Les élections législatives japonaises d’octobre 2024 ont marqué une avancée historique pour la représentation des femmes, avec un nombre record de 73 élues à la Chambre des représentants. Mais malgré ce pas en avant, ces nouvelles députées font toujours face aux préjugés tenaces d’une société encore très patriarcale.
Des parcours inspirants mais semés d’embûches
La députée Saria Hino, 36 ans et mère de quatre enfants, incarne cette nouvelle génération de femmes politiques déterminées à faire bouger les lignes. Élue dans le centre du Japon, elle s’est donnée pour mission durant sa campagne de porter la voix de celles qui jonglent entre responsabilités familiales et professionnelles. Mais comme beaucoup de ses consœurs, elle a dû faire face à des questions sexistes, comme “Qui s’occupe de vos enfants ?”.
C’est aussi le cas de Jun Mukoyama, députée du parti au pouvoir. Cette quadragénaire qui a eu recours à un traitement de fertilité avec son mari est bien placée pour comprendre les difficultés des Japonaises à concilier maternité et carrière dans un pays en pleine crise démographique. Mais durant la campagne, on lui a demandé à elle aussi qui garderait son enfant, “une question qu’on ne poserait pas à un homme” déplore-t-elle.
Changer les mentalités, un défi de taille
Car si elles sont plus nombreuses que jamais au Parlement, les femmes ne représentent encore que 16% des députés. Et à ce déséquilibre s’ajoutent des remarques et comportements sexistes bien ancrés, même chez les plus hauts responsables politiques. L’ancien vice-Premier ministre Taro Aso a ainsi récemment qualifié une ministre de 71 ans d'”étoile montante” et de “vieille pas si belle”. Un climat délétère qui explique peut-être qu’une candidate sur quatre déclare avoir subi du harcèlement sexuel pendant sa campagne selon une enquête de 2021.
Je ne veux pas passer sous silence les effets néfastes d’une société vieillissante avec de moins en moins d’enfants.
Sachiko Inokuchi, députée de 68 ans élue à Tokyo
Œuvrer pour plus d’égalité et de soutien aux familles
Face à ces défis, les nouvelles élues sont déterminées à faire changer les choses, à commencer par le soutien aux mères et aux aidants.
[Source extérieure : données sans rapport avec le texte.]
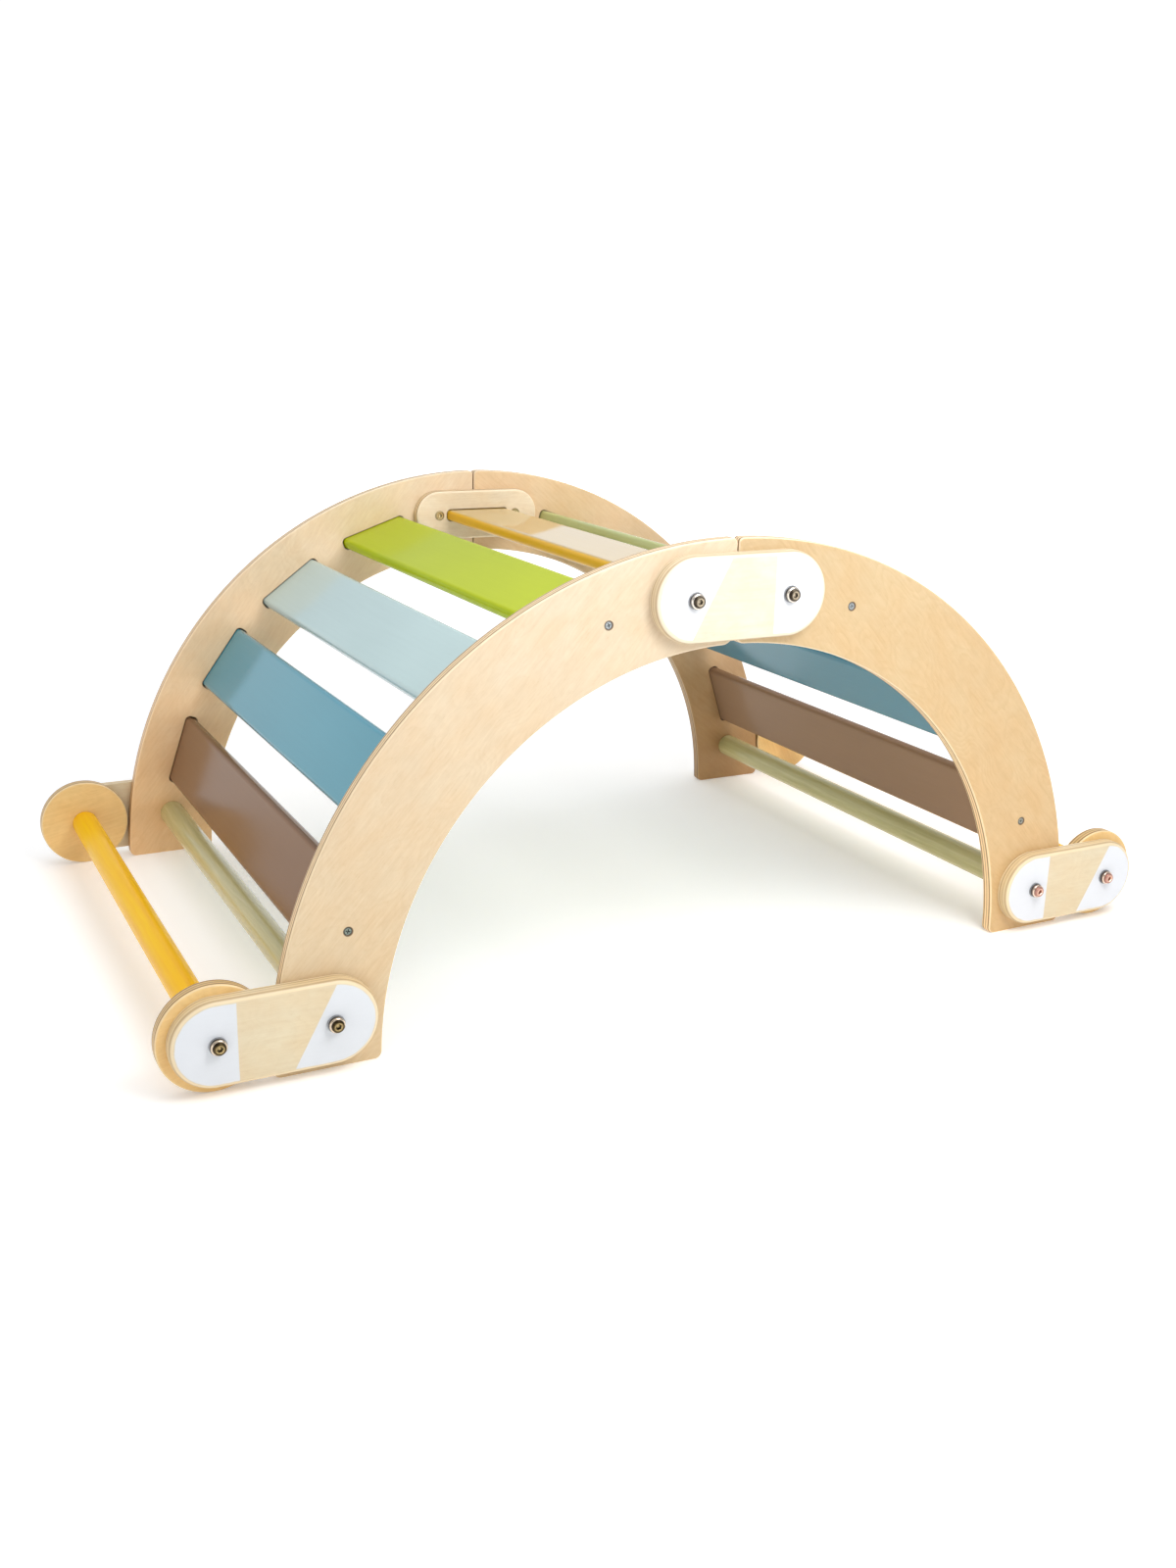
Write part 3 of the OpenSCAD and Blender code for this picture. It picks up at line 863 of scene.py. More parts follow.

Des sujets cruciaux dans un Japon confronté à une natalité au plus bas et un vieillissement record. Le nouveau Premier ministre a d’ailleurs qualifié la pénurie de bébés d'”urgence silencieuse” et promis des mesures comme des horaires flexibles. Son prédécesseur avait déjà élargi le congé parental et les aides financières aux familles.
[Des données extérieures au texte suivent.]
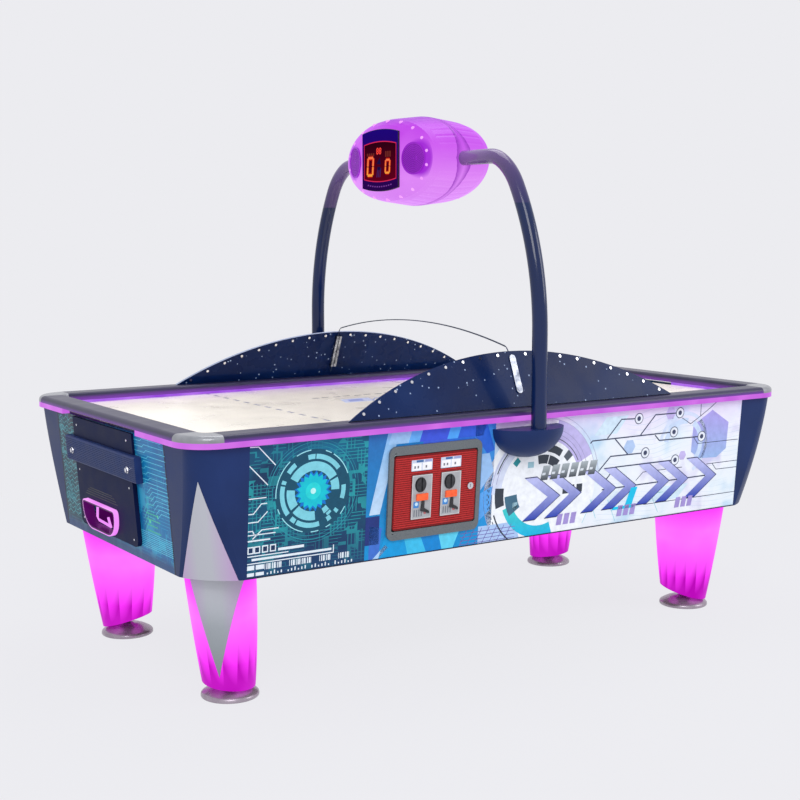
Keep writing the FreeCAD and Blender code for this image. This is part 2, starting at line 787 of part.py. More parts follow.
def arm_chain(name, radius):
    """Bent tube drawn flat: X is outwards, Y is up. Straight, three tangent bends, straight."""
    turn_two = "(long_turn+middle_turn)"
    out_one, up_one = "(arm_spread-long_bend)", "arm_straight_top"
    out_two = "(%s+(long_bend-middle_bend)*cos(long_turn))" % out_one
    up_two = "(%s+(long_bend-middle_bend)*sin(long_turn))" % up_one
    out_three = "(%s+(middle_bend-short_bend)*cos(%s))" % (out_two, turn_two)
    up_three = "(%s+(middle_bend-short_bend)*sin(%s))" % (up_two, turn_two)
    bends = (("long_bend", "0", "long_turn", out_one, up_one),
             ("middle_bend", "long_turn", "middle_turn", out_two, up_two),
             ("short_bend", turn_two, "90-" + turn_two, out_three, up_three))
    pieces = [cylinder(name + "_upright", radius, "arm_straight_top-arm_foot", "arm_spread", "arm_foot",
                       axis=AXIS_X, angle="-90"),
              cylinder(name + "_level", radius, out_three, out_three, up_three + "+short_bend",
                       axis=AXIS_Y, angle="-90")]
    for i, (bend, start, sweep, out, up) in enumerate(bends):
        ring = document.addObject("Part::Torus", "%s_bend_%d" % (name, i))
        bind(ring, Radius1=bend, Radius2=radius, Angle3=sweep)
        turn(ring, AXIS_Z, start)
        pieces.append(place(ring, out, up))
    return fuse(name, *pieces)


def inside_cabinet(name, side):
    """Wedge that fills the cabinet up to the outer face of one long panel."""
    corners = (("0", "cabinet_bottom"), ("%d*%s" % (side, HALF_WIDTH_LOW), "cabinet_bottom"),
               ("%d*%s" % (side, HALF_WIDTH), "cabinet_top"), ("0", "cabinet_top"))
    return prism(name, "YZ_Plane", corners, "2*side_panel_half", "-side_panel_half")


def make_arms():
    brackets = []
    for label, side in (("front", -1), ("rear", 1)):
        tube = cut("arm_" + label, arm_chain("outer_" + label, "arm_radius"),
                   arm_chain("inner_" + label, "arm_radius-arm_wall"))
        stand = Rotation(Vector(0, side, 0), AXIS_Z, Vector(side, 0, 0), "XYZ")
        tube.Placement = Placement(Vector(), stand)
        node(tube, "arm_" + label)

        dome = document.addObject("Part::Ellipsoid", "dome_" + label)
        dome.Angle1 = -90
        dome.Angle2 = 0
        bind(dome, Radius1="bracket_drop", Radius2="bracket_half", Radius3="bracket_out")
        place(dome, y="%d*%s" % (side, HALF_WIDTH), z="bracket_top")
        socket = cylinder("socket_" + label, "arm_radius", "bracket_top-arm_foot+5", "0",
                          "%d*arm_spread" % side, "arm_foot")
        brackets.append(cut("bracket_" + label, dome, inside_cabinet("inside_" + label, side), socket))
    node(group("brackets", brackets), "arm_brackets")


# ---------------------------------------------------------------- scoreboard pod

POD_PROFILE = ((1.0, 1.0, "pod_seam"), (0.995, 0.965, "50"), (0.985, 0.93, "90"), (0.96, 0.895, "112"),
               (0.842, 0.845, "124"), (0.687, 0.785, "136"), (0.481, 0.685, "display_face"))


def pod_loft(name, thinner):
    """Stack of ellipses along +X, the middle of the pod at the origin."""
    rings = []
    for i, (wide, tall, depth) in enumerate(POD_PROFILE):
        ring = document.addObject("Part::Ellipse", "%s_ring_%d" % (name, i))
        bind(ring, MajorRadius="pod_half_width*%g-%s" % (wide, thinner),
             MinorRadius="pod_half_height*%g-%s" % (tall, thinner))
        ring.Placement = Placement(Vector(), Rotation(AXIS_Y, AXIS_Z, AXIS_X, "XYZ"))
        shift = "-1" if i == 0 and thinner != "0" else ("-" + thinner if i > 3 else "+0")
        rings.append(place(ring, depth + shift))
    loft = document.addObject("Part::Loft", name)
    loft.Sections = rings
    loft.Solid = True
    loft.Ruled = True
    return loft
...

Mais pour ces députées, il faut aller plus loin, en s’attaquant aux causes profondes des inégalités. Saria Hino veut ainsi apporter une “perspective de terrain” sur les conditions de travail dans les écoles maternelles et maisons de retraite, deux secteurs en tension. Sa collègue Sachiko Inokuchi compte elle “ne pas passer sous silence les effets néfastes” du déclin démographique.
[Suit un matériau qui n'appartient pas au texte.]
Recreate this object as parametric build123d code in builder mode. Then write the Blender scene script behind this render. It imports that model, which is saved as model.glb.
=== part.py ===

Des partis qui doivent aussi se réformer
Mais pour peser vraiment, elles devront aussi faire évoluer leurs propres partis, encore très masculins. Jun Mukoyama reconnaît que le sien “manque de diversité”, malgré quelques progrès comme un service de garde d’enfants pour les élus. Il faudra surtout continuer à se battre contre les stéréotypes, comme celui de l’incompatibilité entre vie de famille et ambition politique.
Le chemin vers une réelle égalité est encore long, au Parlement comme dans le reste de la société japonaise, classée seulement 118e sur 146 pour les inégalités hommes-femmes par le Forum économique mondial. Mais avec ce groupe inédit de députées engagées, c’est peut-être le début d’un cercle vertueux de la représentation des femmes au pouvoir.